How Denmark Saved Its Jews From the Nazis
Thousands of Jews fled Denmark by boat for Sweden during the night hours.
Nov. 3, 2013— -- Denmark was the only European country to save almost all of its Jewish residents from the Holocaust. After being tipped off about imminent roundups by prominent Nazis, resisters evacuated the country's 7,000 Jews to Sweden by boat. A new book examines this historical anomaly.
They left at night, thousands of Jewish families, setting out by car, bicycle, streetcar or train. They left the Danish cities they had long called home and fled to the countryside, which was unfamiliar to many of them. Along the way, they found shelter in the homes of friends or business partners, squatted in abandoned summer homes or spent the night with hospitable farmers. "We came across kind and good people, but they had no idea about what was happening at the time," writes Poul Hannover, one of the refugees, about those dark days in which humanity triumphed.

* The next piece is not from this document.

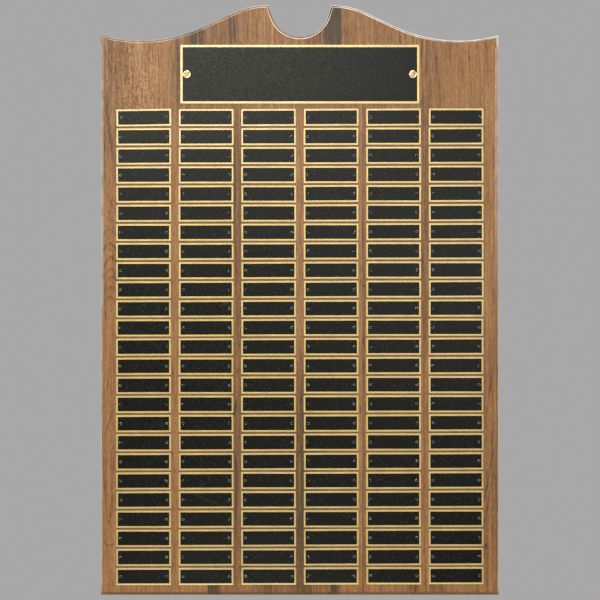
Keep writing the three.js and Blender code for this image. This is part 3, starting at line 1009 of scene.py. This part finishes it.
def make_hangers(metal):
    for side, name in ((-1, "left"), (1, "right")):
        x, z = middle_of(f"keyhole_hanger_{name}")
        hanger = hanger_mesh()
        hanger.transform(place(x, 0, z))
        finish_piece(hanger, f"hanger_plate_{name}", [metal],
                     [f"keyhole_hanger_{name}"])
        for end, level in ((-1, "lower"), (1, "upper")):
            screw = screw_mesh(**HANGER_SCREW)
            turn = math.radians(HANGER_SCREW_TURNS[level] * side)
            twist = Matrix.Rotation(turn, 4, "Y")
            facing = Matrix.Rotation(math.pi, 4, "Z")
            screw.transform(place(x, 0, z + end * HANGER_SCREW_PITCH / 2) @ facing @ twist)
            finish_piece(screw, f"back_screw_{name}_{level}", [metal],
                         [f"hanger_screw_{name}_{level}"])


# Marks in each stave, in mm: the line's top x and z, its foot x and z, how far it fades to the left
# and to the right, and how much darker it makes the wood, or paler where that is below 0
STREAKS = [
    [(-299, 384, -290, 350, 2, 3, 0.25), (-298, 313, -287, 218, 3, 5, 0.3),
     (-294, 160, -283, 135, 2, 2, 0.25), (-287, -166, -298, -202, 3, 3, 0.2),
     (-285, -238, -286, -268, 2, 2, 0.25), (-287, -431, -285, -440, 3, 2, 0.35),
     (-230, 405, -227, 369, 15, 18, 0.1), (-294, 440, -294, 180, 14, 30, 0.14),
     (-235, 420, -235, 290, 60, 60, -0.15), (-197.5, 460, -197.5, 270, 1, 30, 0.1)],
    [(-148, 470, -148, 305, 150, 150, 0.22), (-192, 460, -192, 270, 1, 16, 0.1),
     (-170, 452, -169, 390, 1, 32, 0.55), (-103, 445, -98, 396, 2, 2, 0.5),
     (-109, 442, -104, 396, 9, 5, 0.2), (-124, 433, -124, 396, 9, 9, -0.15),
     (-155, -434, -155, -448, 14, 14, -0.12), (-141, -428, -141, -456, 2, 38, 0.55),
     (-191, 186, -191, 168, 2, 2, 0.25), (-190, -139, -191, -170, 2, 2, 0.25),
     (-103, 246, -96, 177, 5, 3, 0.3), (-96, 184, -102, 105, 5, 3, 0.3),
     (-94, 59, -93, -55, 5, 3, 0.35), (-93, -113, -93, -159, 3, 3, 0.3),
     (-93, -144, -102, -179, 3, 3, 0.5), (-103, -230, -96, -276, 3, 5, 0.25),
     (-96, -273, -94, -376, 5, 5, 0.2), (-98, 301, -98, -445, 18, 31, 0.2)],
    [(-67, 433, -66, 413, 1, 1, 0.6), (63, 455, 63, 390, 46, 1, 1.0),
     (-83, -434, -83, -448, 11, 11, -0.12), (52, -428, 52, -456, 15, 15, 0.6),
     (-50, -428, -50, -456, 22, 22, 0.2), (0, -110, 0, -460, 61, 61, 0.38),
     (5, -224, -6, -242, 2, 2, 0.4), (3, -325, -4, -356, 2, 2, 0.2),
     (-1, -15, -1, -23, 2, 2, 0.25), (-87, 301, -87, -445, 25, 18, 0.2),
     (0, 301, 0, -95, 60, 60, -0.1)],
    [(89, 307, 89, -448, 0.5, 1.2, 0.3), (92, -49, 99, -73, 5, 6, 0.3),
     (95, -92, 95, -113, 8, 8, 0.4), (94, -29, 95, -41, 3, 3, 0.2),
     (95, 82, 95, 81, 9, 9, 0.5), (95, 65, 95, 64, 9, 9, 0.5), (95, 49, 95, 48, 9, 9, 0.4),
     (95, 23, 95, 20, 9, 9, 0.45), (92, -268, 92, -296, 2, 2, 0.2),
     (94, -311, 94, -337, 2, 2, 0.2), (118, 427, 120, 399, 3, 3, 0.25),
     (152, 421, 154, 390, 3, 3, 0.2), (178, -434, 178, -448, 18, 8, 0.2),
     (93, 301, 93, -445, 20, 20, 0.24), (93, -60, 93, -445, 20, 20, 0.1),
     (93, 301, 93, -20, 20, 20, 0.08), (191, 440, 191, 270, 14, 1, 0.22),
     (191, 301, 191, -90, 12, 1, 0.2), (191, -90, 191, -445, 12, 1, 0.1)],
    [(211, 376, 215, 295, 5, 5, 0.2), (230, 405, 232, 366, 5, 3, 0.2),
     (189, 194, 195, 160, 3, 3, 0.1), (189, 146, 194, 115, 3, 3, 0.15),
     (190, 301, 190, -445, 20, 20, 0.12), (190, 301, 190, -20, 20, 20, 0.06),
     (300, 430, 300, -445, 30, 20, -0.08), (192, -63, 192, -149, 12, 12, -0.12),
     (186, -364, 194, -451, 3, 5, 0.3), (208, -434, 208, -448, 14, 25, 0.14),
     (296, 20, 297, -15, 2, 2, 0.25), (296, -101, 292, -133, 2, 2, 0.3),
     (291, -135, 287, -170, 2, 2, 0.3),
     (295, -199, 295, -230, 2, 2, 0.25), (298, -262, 298, -276, 2, 1.5, 0.3),
     (295, -238, 285, -301, 2, 2, 0.4), (292, -285, 283, -353, 2, 2, 0.3),
     (286, -373, 286, -381, 3, 3, 0.5), (292, -46, 292, -445, 31, 31, 0.2)],
]
# Arches of the first stave's figure: crown x and z, half width, drop of the feet, thickness, depth
ARCHES = [[(-292, 108, 9, 8, 3.5, 0.2), (-292, 87, 9, 10, 3, 0.28), (-290, 66, 9, 13, 2.5, 0.35),
           (-290, 47, 9, 10, 3.5, 0.25), (-289, 36, 8, 9, 3.5, 0.22), (-291, 20, 9, 8, 3.5, 0.22),
           (-292, 5, 8, 7, 3, 0.18), (-294, -340, 8, -100, 2, 0.22), (-293, -377, 7, -5, 2, 0.3)],
          [], [], [], []]
# The patch of curled figure, as a line with its reaches, and each stave's tone and contrast
CURLS = [(-250, 410, -250, 200, 60, 60), None, None, None, None]
TONES = [0.47, 0.46, 0.49, 0.48, 0.49]
FIGURES = [0.45, 1.0, 0.85, 1.25, 1.0]

woods = [walnut(index, *grown)
         for index, grown in enumerate(zip(TONES, FIGURES, STREAKS, ARCHES, CURLS), start=1)]
border_brass = brass("border_brass", rgb(184, 158, 82), rgb(199, 171, 89), 0.5, 0.7)
washer_brass = brass("washer_brass", rgb(228, 207, 158), rgb(243, 228, 190), 0.22, 0.6)
screw_brass = brass("screw_brass", rgb(206, 174, 106), rgb(226, 196, 126), 0.44, 0.4)
coat_black = black_coat()
pin_black = steel("pin_black", (9, 9, 9), 0.3)
pin_rim = worn_rim()
zinc = steel("zinc", (150, 152, 156), 0.38)

make_board(woods)
make_plates(border_brass, coat_black, pin_black, pin_rim)
make_header(border_brass, coat_black)
make_fixings(washer_brass, screw_brass)
make_hangers(zinc)


# Floor, light and camera

BACKGROUND = rgb(168, 168, 168)
CAMERA_DISTANCE = 6.0
FRAME_WIDTH = 0.921
FRAME_SHIFT = 0.0002
SENSOR_WIDTH = 36
FLOOR_Z = -0.73
FLOOR_RADIUS = 1.3
AMBIENT_BELOW = 0.02
AMBIENT_ABOVE = 0.75

# Each lamp's place, the point it faces, its width and height, and its radiance
LAMPS = {
    "key": ((-0.33, -2.4, 0.72), (0, 0, 0), 0.9, 0.65, 12.0),
    "low": ((-0.12, -2.4, -0.73), (-0.1, 0, -0.2), 0.36, 0.12, 15.0),
    "right_fill": ((0.5, -2.4, 0.15), (0.2, 0, 0.1), 0.8, 0.6, 3.0),
    "left_edge": ((-1.5, -0.5, 0.4), (-0.2, 0, 0.3), 0.4, 0.8, 4.0),
    "right_edge": ((1.5, -0.1, 0.45), (0.3, 0, 0.3), 0.3, 0.5, 9.0),
    "top_edge": ((0.2, -0.5, 2.4), (0, 0, 0), 1.8, 0.7, 4.8),
}


def make_floor():
    bm = bmesh.new()
    bmesh.ops.create_circle(bm, cap_ends=True, segments=96, radius=FLOOR_RADIUS)
    mesh = mesh_from(bm, "floor")
    for face in mesh.polygons:
        if face.normal.z < 0:
            mesh.flip_normals()
            break
    pale = Shader("floor_pale")
    mottle = pale.noise(3, 3)
    tint = pale.ramp(mottle, [(0.3, rgb(214, 214, 212)), (0.7, rgb(222, 222, 220))])
    pale.surface(Base_Color=tint, Roughness=0.8)
    floor = object_from(mesh, "floor", [pale.material])
    floor.location.z = FLOOR_Z


def make_lamp(name, location, target, width, height, radiance):
    lamp = bpy.data.lights.new(name, "AREA")
    lamp.shape = "RECTANGLE"
    lamp.size = width
    lamp.size_y = height
    lamp.energy = radiance * math.pi * width * height
    thing = bpy.data.objects.new(name, lamp)
    thing.visible_camera = False
    thing.location = location
    towards = Vector(target) - Vector(location)
    thing.rotation_euler = towards.to_track_quat("-Z", "Y").to_euler()
    bpy.context.scene.collection.objects.link(thing)


def make_world():
    """Soft light from above for the object, and plain grey where the camera looks past it."""
    world = bpy.data.worlds.new("studio")
    bpy.context.scene.world = world
    world.use_nodes = True
    nodes = Nodes(world.node_tree)
    paths = nodes.add("ShaderNodeLightPath").outputs
    seen = paths["Is Camera Ray"]
    for kind in ("Is Glossy Ray", "Is Transmission Ray"):
        seen = nodes.math("MAXIMUM", seen, paths[kind])
    direction = nodes.add("ShaderNodeTexCoord").outputs["Generated"]
    split = nodes.add("ShaderNodeSeparateXYZ", {"Vector": direction})
    strength = nodes.add("ShaderNodeMapRange", {
        "Value": split.outputs["Z"], "From Min": -1.0, "To Min": AMBIENT_BELOW,
        "To Max": AMBIENT_ABOVE})
    ambient = nodes.add("ShaderNodeBackground", {
        "Color": (1.0, 1.0, 1.0, 1.0), "Strength": strength.outputs[0]})
    backdrop = nodes.add("ShaderNodeBackground", {"Color": BACKGROUND})
    choose = nodes.add("ShaderNodeMixShader", {
        0: seen, 1: ambient.outputs[0], 2: backdrop.outputs[0]})
    nodes.add("ShaderNodeOutputWorld", {"Surface": choose.outputs[0]})


def make_camera():
    data = bpy.data.cameras.new("camera")
    data.sensor_width = SENSOR_WIDTH
    data.lens = SENSOR_WIDTH * CAMERA_DISTANCE / FRAME_WIDTH
    camera = bpy.data.objects.new("camera", data)
    silhouette_y = EDGE_CHAMFER - BOARD_THICKNESS
    camera.location = (FRAME_SHIFT, silhouette_y - CAMERA_DISTANCE, FRAME_SHIFT)
    camera.rotation_euler = (math.pi / 2, 0, 0)
    bpy.context.scene.collection.objects.link(camera)
    bpy.context.scene.camera = camera


make_floor()
make_world()
for lamp_name, settings in LAMPS.items():
    make_lamp(lamp_name, *settings)
make_camera()
bpy.context.scene.view_settings.view_transform = "Standard"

At some point, however, the refugees no longer knew what to do next. Where would they be safe? How were the Nazis attempting to find them? There was no refugee center, no leadership, no organization and exasperatingly little reliable information. But what did exist was the art of improvisation and the helpfulness of many Danes, who now had a chance to prove themselves.
Members of the Danish underground movement emerged who could tell the Jews who was to be trusted. There were police officers who not only looked the other way when the refugees turned up in groups, but also warned them about Nazi checkpoints. And there were skippers who were willing to take the refugees across the Baltic Sea to Sweden in their fishing cutters, boats and sailboats.
A Small Country With a Big Heart
Denmark in October 1943 was a small country with a big heart. It had been under Nazi occupation for three-and-a-half years. And although Denmark was too small to have defended itself militarily, it also refused to be subjugated by the Nazis. The Danes negotiated a privileged status that even enabled them to retain their own government. They assessed their options realistically, but they also set limits on how far they were willing to go to cooperate with the Germans.
The small country defended its democracy, while Germany, a large, warmongering country under Hitler, was satisfied with controlling the country from afar and, from then on, viewed Denmark as a "model protectorate." That was the situation until the summer of 1943, when strikes and acts of sabotage began to cause unrest. This prompted the Germans to threaten Denmark with court martials and, in late August, to declare martial law. The Danish government resigned in protest.
At this point, the deportation and murder of European Jews had already been underway for some time in other countries that had submitted to Nazi control. In the Netherlands, Hungary, Greece, Lithuania, Latvia and Poland, the overwhelming majority of Jews, between 70 and 90 percent of the Jewish population, disappeared and were murdered. The Nazis deported and killed close to half of all Jews in Estonia, Belgium, Norway and Romania. About a fifth of French and Italian Jews died. As historian Peter Longerich writes, the Holocaust was dependent, "to a considerable extent, on the practical cooperation and support of an occupied country or territory."